Les paysans cultivaient leur jardin soit comme propriétaires de petites quantités de terre très souvent peu fertiles au flan des mornes, soit comme ‘’demwatye’’, ou métayer, un mode de production qui rappelle en bien des points le rapport social féodal médiéval. Leur mauvaise situation économique résulte de leur exploitation effrénée, encouragée par leur analphabétisme car les dirigeants politiques jusqu’à ceux d’aujourd’hui n’ont jamais implanté de bonnes écoles dans les milieux ruraux. Non seulement, elles ont toujours été insuffisantes, mais aussi, leur qualité reste à désirer. En ville, l’éducation publique ne connaissait pas un meilleur sort. Ce même écart entre l’éducation réservée aux enfants des gens aisés et celle réservée aux enfants de parents avec des moyens financiers plus précaires tend à s’élargir de nos jours. Elles sont rares, les écoles, en milieu rural qui fonctionnent avec une enseignante ou un enseignant par classe. Généralement, ces derniers ne sont pas plus que trois pour les six classes primaires. Jean Luc dans ce même ouvrage a expliqué que :

« En fait, dans la société haïtienne, la bourgeoisie compradore est constituée d’individus de couleur claire et la quasi- totalité de la paysannerie est de couleur noire. C’est ce que la connaissance sensible révèle au premier abord. Mais si on se détache des premières impressions sensibles pour découvrir les rapports de nécessité, les rapports de cause à effet qui seuls constituent la connaissance rationnelle, on constate que la bourgeoisie compradore exploite les paysans parcellaires non parce qu’elle est de couleur claire, mais parce qu’elle est possesseur de capitaux engagés dans le trafic commercial. L’élément constitutif de son exploitation, de son rôle économique, ce n’est pas la couleur de sa peau, mais sa qualité de possesseurs de capitaux commerciaux »

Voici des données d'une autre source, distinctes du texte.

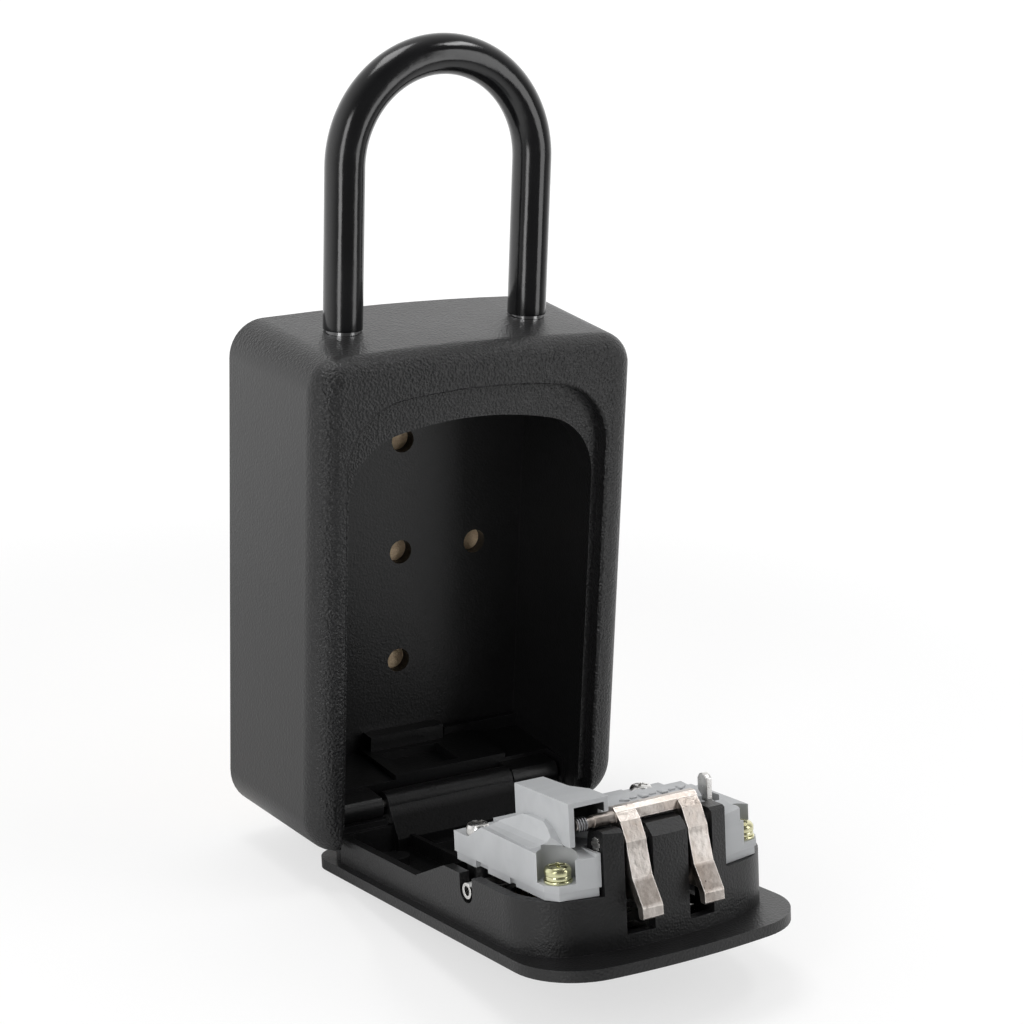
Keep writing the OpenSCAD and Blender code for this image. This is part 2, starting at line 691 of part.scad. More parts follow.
module latch_claw() color("#b3a99f") on_door() union() {
  for (s = [-1, 1]) translate([s * finger_x, 0, 0]) finger();
  // bar that joins the fingers
  xslab(-10.4, 10.4) polygon([[25.7, 93.1], [28.1, 93.1], [28.7, 93.7], [28.7, 95.1],
    [27.9, 96], [25.8, 96.2], [25.5, 95.9], [25.5, 93.3]]);
  // web under each finger and the strip across their ends
  for (s = [-1, 1]) xslab(s * finger_x - 1.2, s * finger_x + 1.2) polygon([[9.4, 94.9],
    [10.9, 94.9], [11.6, 96], [20.4, 96], [20.4, 98], [15, 99.8], [9.4, 102.6]]);
  xslab(-9, 9) polygon([[9.4, 94.9], [10.9, 94.9], [10.9, 96], [9.4, 96]]);
  xcyl(-19.7, -10.2, shaft_y, shaft_z, 1.2);
  xcyl(-15.4, -8.5, shaft_y, shaft_z, 1.42);
}

// Wire swept along a path whose tangent stays square to X
function unit(v) = v / norm(v);
function tangent(path, i) = unit(path[min(i + 1, len(path) - 1)] - path[max(i - 1, 0)]);
module wire(path, r, sides = 8) {
  points = [for (i = [0:len(path) - 1])
    let (along = tangent(path, i), side = unit(cross([1, 0, 0], along)),
      up = cross(along, side))
    for (k = [0:sides - 1])
      path[i] + r * cos(k * 360 / sides) * side + r * sin(k * 360 / sides) * up];
  polyhedron(points = points, faces = skin_faces(sides, len(path)));
}

// Three and a half turns round the claw shaft, with a straight leg at each end
coil_r = 1.45;
coil_len = 2.1;
spring_path = concat([[0, coil_r, -5.2], [0, coil_r, -2.5]],
  [for (a = [90:20:1350]) [coil_len * (a - 90) / 1260, coil_r * sin(a), -coil_r * cos(a)]],
  [[2.12, -coil_r, -2.5], [2.12, -coil_r, -4.8]]);
module latch_spring() color("#d6d8da") on_door()
  translate([-19.4, shaft_y, shaft_z]) wire(spring_path, 0.2);

// ---------- release and reset ----------
// Grooved button on the outer face, with a stem through the plate
module release_slide() color("#2c2d30") on_door() union() {
  difference() {
    block(-12, 12, -2.45, -1.3, 87.4, 95.8);
    for (z = [88.6, 90.2, 91.8, 93.4]) block(-9, 9, -3, -2.1, z, z + 0.7);
  }
  block(-3.9, 3.9, -1.4, 0.8, 87.6, 91.8);
}

// Flat bar with two windows and an upright tongue
module release_bar() color("#c4c6c8") on_door() difference() {
  union() {
    block(-12.8, 12.8, 0.85, 2.3, 81.5, 92);
    block(-4, 4, 0.85, 2.3, 91.9, 97.7);
    block(-4, 4, 0.85, 12.6, 96.3, 97.7);
  }
  for (x = [-9, 9]) block(x - 1.2, x + 1.2, 0, 3, 83.5, 90);
}

module reset_lever() color("#c9ccce") on_door() union() {
  xslab(15.6, 17.1) polygon([[21.4, 89], [29.1, 89], [30, 89.6], [30.4, 90.6],
    [30.1, 91.6], [29.4, 92.3], [21.4, 92.3]]);
  block(15.6, 17.1, 20.2, 21.6, 80.4, 92.3);
}

housing();
back_pad();
hinge_pin();
lock_case_cover();
lock_case_screws();
shackle();
shackle_sleeve();
lock_slide();
door();
mechanism_cover();
mechanism_base();
cover_screws_front();
cover_screw_washers();
cover_screws_rear();
latch_pin();
dial_spindle();
detent_spring();
dial_1();
dial_2();
dial_3();
dial_4();
cam_1();
cam_2();
cam_3();
cam_4();
release_slide();
release_bar();
latch_claw();
latch_spring();
reset_lever();
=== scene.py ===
"""Combination lock box with a shackle, its front door swung open about a hinge low down.

Metres, +Z up; the front faces -Y and the door opens forwards. Two sets of coordinates in mm:
case: y runs back from the front plane, z runs up.
door (x, v, z): v is the height above the plate's inner face, z the height when closed.
"""
import bpy, bmesh, math, json
from mathutils import Vector, Matrix


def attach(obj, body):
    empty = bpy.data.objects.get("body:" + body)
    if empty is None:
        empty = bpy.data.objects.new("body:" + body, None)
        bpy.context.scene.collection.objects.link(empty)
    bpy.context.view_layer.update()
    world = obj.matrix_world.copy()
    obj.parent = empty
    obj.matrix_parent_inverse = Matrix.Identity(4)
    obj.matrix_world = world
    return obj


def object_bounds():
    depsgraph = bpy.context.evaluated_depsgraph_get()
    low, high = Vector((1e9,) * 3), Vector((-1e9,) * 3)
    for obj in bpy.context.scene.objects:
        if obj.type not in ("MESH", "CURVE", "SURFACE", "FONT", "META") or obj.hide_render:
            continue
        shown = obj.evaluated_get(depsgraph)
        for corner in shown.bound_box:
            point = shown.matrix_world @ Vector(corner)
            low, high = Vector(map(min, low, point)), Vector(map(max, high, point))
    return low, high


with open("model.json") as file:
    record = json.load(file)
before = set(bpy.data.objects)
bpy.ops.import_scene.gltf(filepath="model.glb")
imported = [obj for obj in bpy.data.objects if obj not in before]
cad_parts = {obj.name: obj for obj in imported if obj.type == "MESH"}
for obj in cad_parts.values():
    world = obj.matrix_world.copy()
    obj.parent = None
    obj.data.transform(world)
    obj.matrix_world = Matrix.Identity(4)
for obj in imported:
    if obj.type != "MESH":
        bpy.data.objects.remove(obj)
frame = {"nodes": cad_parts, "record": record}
cad_lo, cad_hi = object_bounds()
PARTS = frame["nodes"]
SLOT_OF = {s["node"]: s.get("material_slot")
           for s in frame["record"].get("subparts", []) if "node" in s}
scene = bpy.context.scene


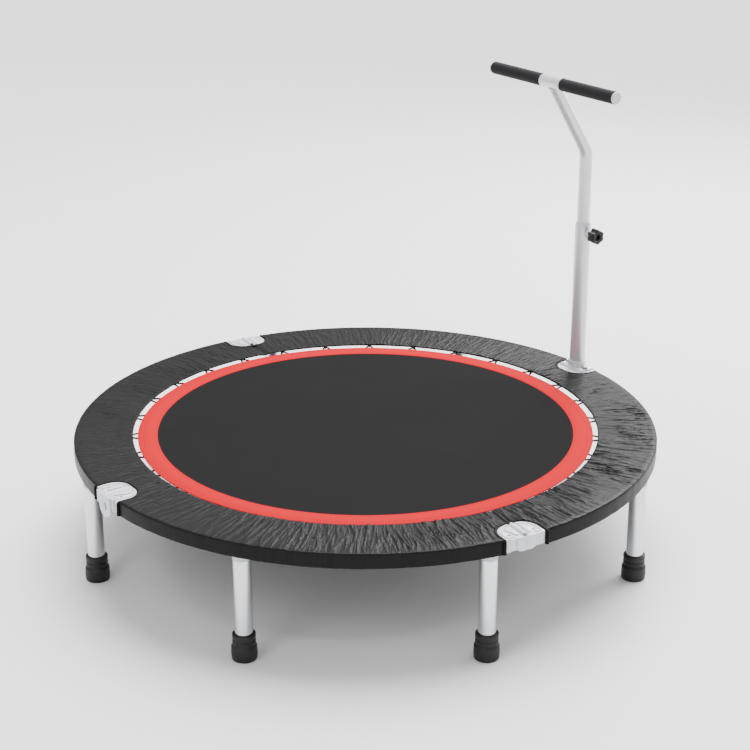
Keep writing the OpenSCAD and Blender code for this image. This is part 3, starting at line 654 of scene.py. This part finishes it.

« Inversement, les paysans parcellaires ne sont pas exploités parce qu’ils ont la peau noir, mais en tant que vendeurs de leurs produits aux bourgeois commerçants. De même les ouvriers noirs des villes et des campagnes ne sont pas exploités parce qu’ils sont noirs, mais en tant que producteurs de plus-value. » [6]

2) les agissements délétères de la fraction internationale de la bourgeoisie et l’encouragement des luttes fratricides

Les grandes maisons de commerce d’origine d’outre-mer ne se contentaient pas de sucer la production agricole qui survivait seulement grâce au savoir faire des petits propriétaires et des petits possesseurs. Elles adoptaient la fâcheuse habitude de financer toutes les luttes inter fractionnelles des classes dirigeantes pour en tirer des avantages de toutes sortes allant jusqu’à des franchises douanières. Le nouveau gouvernement qui se mettait en place pour fonctionner empruntait de fortes sommes d’argent à des taux d’intérêt exagéré. Les grandes maisons réclamaient à tort et à travers des dédommagements énormes aussi pour compenser les prétendues pertes dont elles furent victimes durant les’’ révolutions’’ qu’elles avaient elles-mêmes financées parfois sous la menace de l’ambassade ou de la flotte de leur pays quand cela s’avérait nécessaire. Ce mode d’investissement rapportait tellement que la même maison finançait en même temps les deux camps rivaux. La plupart des propriétaires ou des responsables de ces maisons jonglaient avec leur double nationalité : l’une pour profiter des avantages que les lois nationales accordaient aux Haïtiennes et aux Haïtiens, l’autre pour se faire protéger de la puissance étrangère dans l’esprit de soutirer de l’argent au gouvernement haïtien. Les réticences qui ont marqué toutes nos constitutions quant à l’acceptation de la double nationalité sont liées à ces épisodes malheureux de notre histoire.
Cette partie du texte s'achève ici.